What made you decide to settle for what you have?
 
Old 08-16-2014, 07:53 PM
 
11,356 posts, read 6,424,031 times
Reputation: 6112
Quote:
Originally Posted by Ms.Mathlete View Post
And that's their foolish choice to make, likely born of lack of life experience if they prioritize a vacation over an emergency fund. You don't have to have a large emergency fund, but 3-6 months salary is ideal.
Ok, lets say they have the emergency fund. Emergency funds don't impact a child's life, but $2-3k could, right?
 
Old 08-16-2014, 07:54 PM
 
Location: The analog world
15,572 posts, read 8,742,257 times
Reputation: 20900
Quote:
Originally Posted by eddiehaskell View Post
Ok, lets say they have the emergency fund. Emergency funds don't impact a child's life, but $2-3k could, right?
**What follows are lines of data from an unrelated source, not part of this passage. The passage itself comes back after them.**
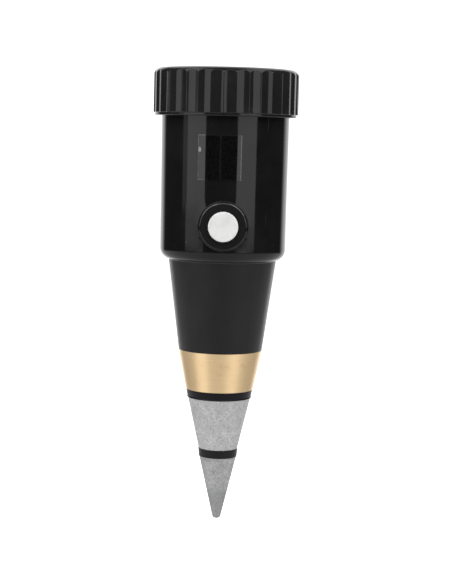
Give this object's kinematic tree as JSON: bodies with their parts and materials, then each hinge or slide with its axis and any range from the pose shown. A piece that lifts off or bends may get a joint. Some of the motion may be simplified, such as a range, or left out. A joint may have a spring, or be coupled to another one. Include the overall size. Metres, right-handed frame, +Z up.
{
  "type": "analog soil pH and moisture tester",
  "caption": "Plug-in analog soil tester: fluted screw cap over a dial meter, black body with a push button, and a tapering probe of brass and grey metal electrodes.",
  "frame": {"origin": "point of the probe's tip, on the long axis", "axes": "+Z up along the long axis from tip to cap, -Y to the front, where the push button is, +X to the right seen from the front"},
  "size_m": [0.0508, 0.0508, 0.16],
  "materials": {
    "housing_black": "gloss on the barrel, satin on the cone",
    "cap_black": "gloss",
    "clear_window": "clear polished",
    "gasket_rubber": "matte",
    "dial_ring_black": "matte",
    "dial_print": "satin printed",
    "screw_steel": "bright",
    "case_black": "matte",
    "magnet_alloy": "ground",
    "yoke_iron": "plated",
    "spacer_brass": "turned",
    "coil_copper": "enamelled copper wire",
    "pivot_steel": "polished",
    "pointer_black": "matte",
    "hairspring_bronze": "bright",
    "bridge_brass": "satin",
    "nameplate_black": "gloss film",
    "switch_black": "fine matte",
    "button_white": "gloss",
    "spring_steel": "drawn",
    "contact_copper": "plated copper",
    "nut_steel": "plated",
    "board_green": "solder mask",
    "resistor_body": "lacquer with colour bands",
    "electrode_brass": "satin turned",
    "electrode_grey": "dull, mottled by oxide",
    "tip_grey": "dull, mottled by oxide",
    "collar_black": "satin",
    "rod_steel": "plain",
    "tube_brass": "drawn",
    "seal_rubber": "matte",
    "washer_fibre": "red fibre",
    "tag_tin": "tinned",
    "lead_red": "PVC",
    "lead_black": "PVC",
    "lead_blue": "PVC"
  },
  "bodies": {
    "housing": {"dial_ring": "dial_ring_black", "housing": "housing_black", "nameplate": "nameplate_black", "switch_bush": "switch_black", "switch_spring": "spring_steel", "switch_case": "switch_black", "switch_terminals": "contact_copper", "switch_washer": "nut_steel", "switch_nut": "nut_steel", "circuit_board": "board_green", "resistors": "resistor_body", "meter_case": "case_black", "dial_plate": "dial_print", "dial_screws": "screw_steel", "bridge_screws": "screw_steel", "movement_screws": "screw_steel", "core_magnet": "magnet_alloy", "yoke_ring": "yoke_iron", "core_spacers": "spacer_brass", "upper_hairspring": "hairspring_bronze", "lower_hairspring": "hairspring_bronze", "upper_bridge": "bridge_brass", "lower_bridge": "bridge_brass", "jewel_screws": "screw_steel", "meter_terminals": "tag_tin", "tip_electrode": "tip_grey", "lower_collar": "collar_black", "ring_electrode": "electrode_grey", "upper_collar": "collar_black", "brass_electrode": "electrode_brass", "probe_seal": "seal_rubber", "tie_rod": "rod_steel", "contact_tube": "tube_brass", "clamp_washer": "rod_steel", "clamp_nut": "nut_steel", "tip_washer": "washer_fibre", "tip_nut": "nut_steel", "brass_contact_screw": "screw_steel", "solder_tags": "tag_tin", "lead_tip": "lead_blue", "lead_ring": "lead_black", "lead_brass": "lead_red", "lead_meter_left": "lead_red", "lead_meter_right": "lead_black"},
    "button": {"switch_button": "button_white", "contact_bridge": "contact_copper"},
    "needle": {"moving_coil": "coil_copper", "coil_pivots": "pivot_steel", "pointer": "pointer_black", "balance_weights": "spacer_brass"},
    "window": {"window": "clear_window", "window_gasket": "gasket_rubber"},
    "screw_cap": {"screw_cap": "cap_black"}
  },
  "joints": [
    {"name": "button_press", "type": "slide", "parent": "housing", "child": "button", "axis": [0, 1, 0], "range_m": [0, 0.0018], "stiffness_N_per_m": 300, "springref_m": -0.001, "deforming": ["switch_spring"]},
    {"name": "pointer_swing", "type": "hinge", "parent": "housing", "child": "needle", "pos_m": [0, -0.0065, 0.149], "axis": [0, 0, 1], "range_deg": [-90, 0], "stiffness_Nm_per_rad": 0.000005, "deforming": ["upper_hairspring", "lower_hairspring"]},
    {"name": "cap_lift", "type": "slide", "parent": "housing", "child": "window", "axis": [0, 0, 1], "range_m": [0, 0.006]},
    {"name": "cap_turn", "type": "hinge", "parent": "window", "child": "screw_cap", "pos_m": [0, 0, 0.15], "axis": [0, 0, 1], "range_deg": [0, 720.1]}
  ],
  "couplings": [
    {"joint": "cap_turn", "follows": "cap_lift", "rad_per_m": 2094.4}
  ]
}
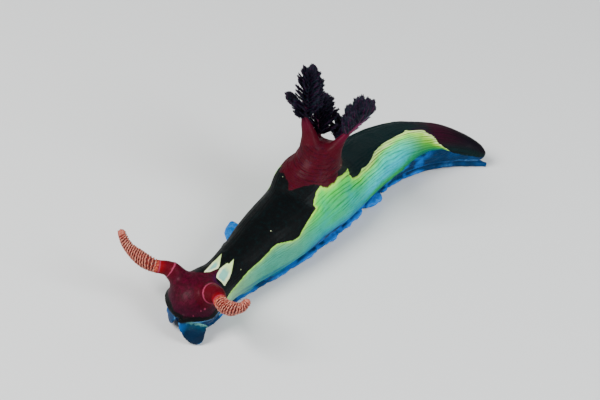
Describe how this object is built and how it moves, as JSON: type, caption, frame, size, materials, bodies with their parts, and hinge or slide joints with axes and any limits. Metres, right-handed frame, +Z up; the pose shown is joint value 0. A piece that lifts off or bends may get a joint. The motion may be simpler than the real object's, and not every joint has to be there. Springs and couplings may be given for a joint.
{
  "type": "nembrotha sea slug model",
  "caption": "Life-size still model of a crawling nembrotha sea slug with ringed rhinophores, a feathered gill on the back and a ruffled foot.",
  "frame": {"origin": "on the floor, in the flat of the sole under the body's middle", "axes": "+Z up, -Y the way the head faces, +X the animal's left, towards which its tail bends"},
  "size_m": [0.0201, 0.0557, 0.0211],
  "materials": {
    "maroon_skin": "wet maroon skin, darker at the margins",
    "black_skin": "wet near-black skin",
    "flank_skin": "wet pale green skin with fine lengthwise wrinkles",
    "crimson_skin": "wet crimson skin with fine folds",
    "blue_foot": "wet deep blue foot margin, paler at its edge",
    "salmon_lamellae": "salmon plates with pale edges",
    "purple_gill": "purple-black gill with crimson stems"
  },
  "bodies": {
    "root": {"head": "maroon_skin", "neck": "black_skin", "body_front": "black_skin", "body_middle": "black_skin", "body_rear": "flank_skin", "tail": "maroon_skin", "foot_front": "blue_foot", "foot_middle": "blue_foot", "foot_rear": "blue_foot", "oral_tentacle_left": "blue_foot", "oral_tentacle_right": "blue_foot", "rhinophore_left_stalk": "crimson_skin", "rhinophore_right_stalk": "crimson_skin", "rhinophore_left_club": "salmon_lamellae", "rhinophore_right_club": "salmon_lamellae", "gill_base": "crimson_skin", "gill_right": "purple_gill", "gill_left": "purple_gill", "gill_rear_right": "purple_gill", "gill_rear": "purple_gill"}
  },
  "joints": []
}
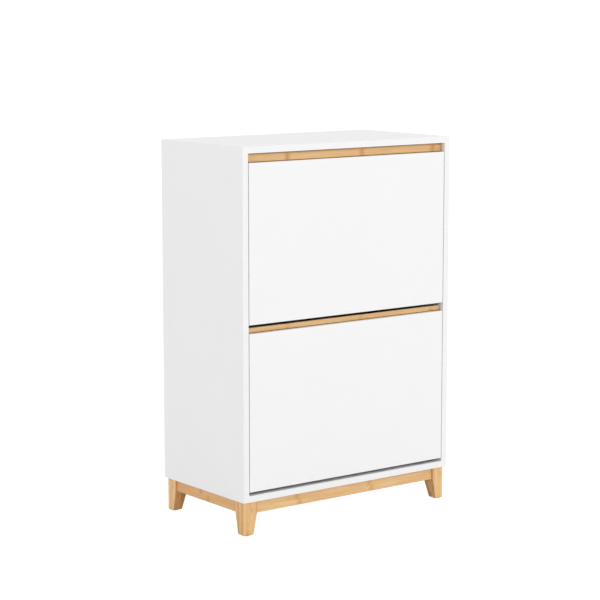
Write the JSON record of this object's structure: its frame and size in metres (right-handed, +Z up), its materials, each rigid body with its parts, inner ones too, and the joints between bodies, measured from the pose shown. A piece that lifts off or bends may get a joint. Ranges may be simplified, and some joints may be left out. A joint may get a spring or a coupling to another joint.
{
  "type": "shoe cabinet",
  "caption": "Upright white tilt-out shoe cabinet: flush fronts that tilt open one above the other, bamboo handle strips, shoe racks inside, bamboo base frame on tapered legs.",
  "frame": {"origin": "centre of the footprint on the floor", "axes": "+Z up; the fronts face -Y; +X is to the right of someone who stands in front of the cabinet"},
  "size_m": [0.6, 0.32, 0.873],
  "materials": {
    "white_board": "white satin melamine on particle board",
    "front_board": "white satin lacquer on fibre board",
    "hardboard": "white painted hardboard",
    "rack_board": "white painted fibre board",
    "bamboo": "laminated bamboo, matt clear lacquer",
    "beech": "plain beech",
    "bracket_plastic": "moulded, fine grain",
    "socket_plastic": "moulded, smooth",
    "steel": "zinc plated",
    "zinc": "die cast",
    "felt": "pressed felt"
  },
  "bodies": {
    "cabinet": {"back_base_rail": "bamboo", "back_cleat": "bamboo", "back_left_glide": "felt", "back_left_leg": "bamboo", "back_panel_screws": "steel", "back_right_glide": "felt", "back_right_leg": "bamboo", "back_stretcher": "white_board", "base_screws": "steel", "bottom_panel": "white_board", "cam_bolts": "steel", "cam_locks": "zinc", "carcass_dowels": "beech", "front_base_rail": "bamboo", "front_cleat": "bamboo", "front_left_glide": "felt", "front_left_leg": "bamboo", "front_right_glide": "felt", "front_right_leg": "bamboo", "hanging_rail": "white_board", "left_base_rail": "bamboo", "left_side_panel": "white_board", "leg_dowels": "beech", "lower_back_panel": "hardboard", "lower_left_pivot_socket": "socket_plastic", "lower_right_pivot_socket": "socket_plastic", "right_base_rail": "bamboo", "right_side_panel": "white_board", "stop_pins": "steel", "top_panel": "white_board", "upper_back_panel": "hardboard", "upper_left_pivot_socket": "socket_plastic", "upper_right_pivot_socket": "socket_plastic"},
    "upper_flap": {"upper_bottom_board": "rack_board", "upper_bracket_screws": "steel", "upper_divider_board": "rack_board", "upper_front_panel": "front_board", "upper_handle_screws": "steel", "upper_handle_strip": "bamboo", "upper_left_bracket": "bracket_plastic", "upper_pivot_pins": "steel", "upper_rear_board": "rack_board", "upper_right_bracket": "bracket_plastic"},
    "lower_flap": {"lower_bottom_board": "rack_board", "lower_bracket_screws": "steel", "lower_divider_board": "rack_board", "lower_front_panel": "front_board", "lower_handle_screws": "steel", "lower_handle_strip": "bamboo", "lower_left_bracket": "bracket_plastic", "lower_pivot_pins": "steel", "lower_rear_board": "rack_board", "lower_right_bracket": "bracket_plastic"}
  },
  "joints": [
    {"name": "upper_flap_tilt", "type": "hinge", "parent": "cabinet", "child": "upper_flap", "pos_m": [0, -0.136, 0.52097], "axis": [1, 0, 0], "range_deg": [0, 45]},
    {"name": "lower_flap_tilt", "type": "hinge", "parent": "cabinet", "child": "lower_flap", "pos_m": [0, -0.136, 0.14297], "axis": [1, 0, 0], "range_deg": [0, 45]}
  ]
}
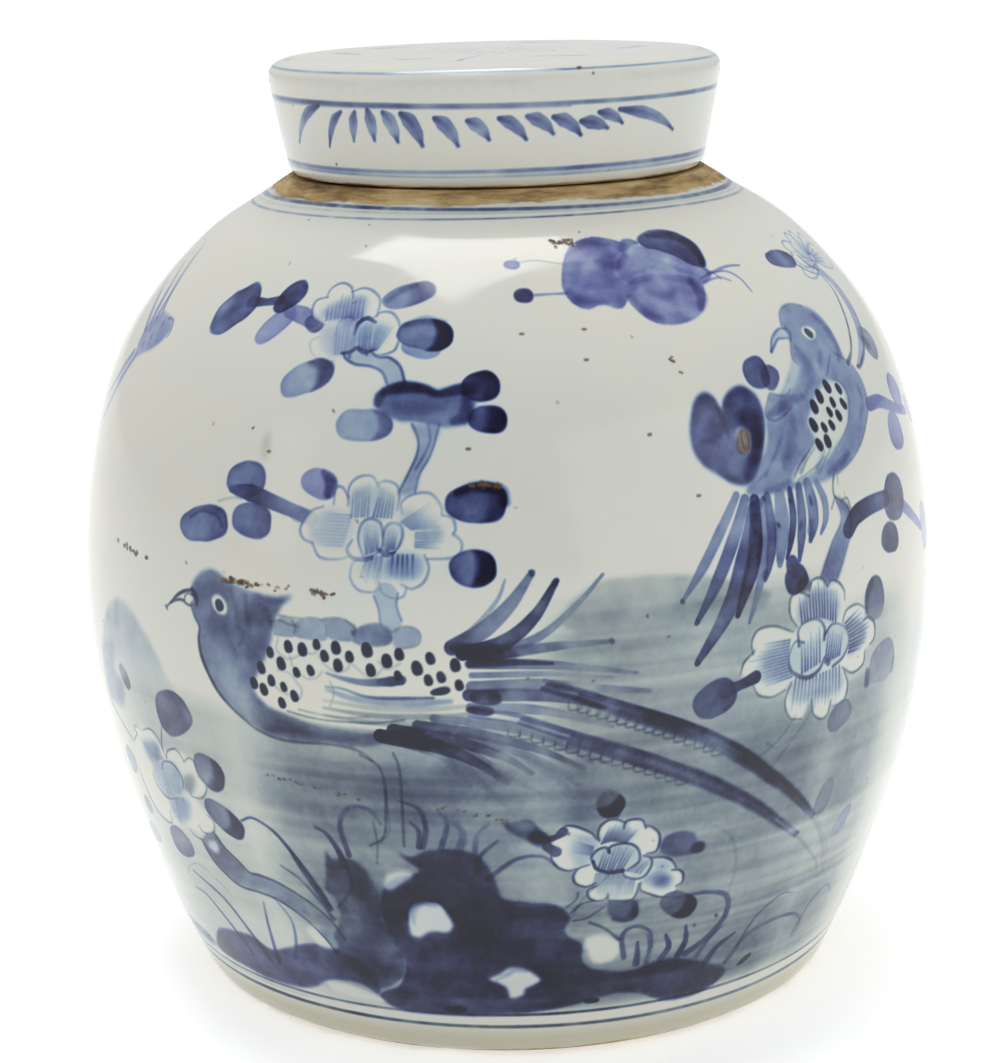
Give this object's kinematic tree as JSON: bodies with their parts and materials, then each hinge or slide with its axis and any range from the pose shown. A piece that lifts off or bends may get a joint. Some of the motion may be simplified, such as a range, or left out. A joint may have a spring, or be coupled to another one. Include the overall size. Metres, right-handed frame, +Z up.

They do if they prevent your children from going hungry during a rough patch!
 
Old 08-16-2014, 07:55 PM
 
11,356 posts, read 6,424,031 times
Reputation: 6112
Quote:
Originally Posted by zenapple View Post
My parents had plenty of means to provide me with a stellar existence. They could have bought me fancy clothes, had me go to private school, enrolled me in whatever extracurricular activities I wanted to do - heck, they could have bought me a pony to put in our massive backyard if they had wanted to. They didn't. In fact, in hindsight, I must have ranked pretty low on their list of priorities. I remember sitting in the car waiting while my parents spent the day antique shopping, or buying decorative trees for the garden, or buying hundreds if not thousands of dollars worth of clothing for themselves. I remember sitting in our NYC apartment, alone, eating a TV dinner, while they went out for a night at the opera and fancy dinner. I remember sitting in our hotel room by myself, coloring, while they went out to enjoy nightlife and casinos in whatever destination we were visiting. (Wow, that's depressing to even write out, lol.)
It appears that according to some your parents failed you. They could have provided you with an upper class lifestyle but chose not to do so.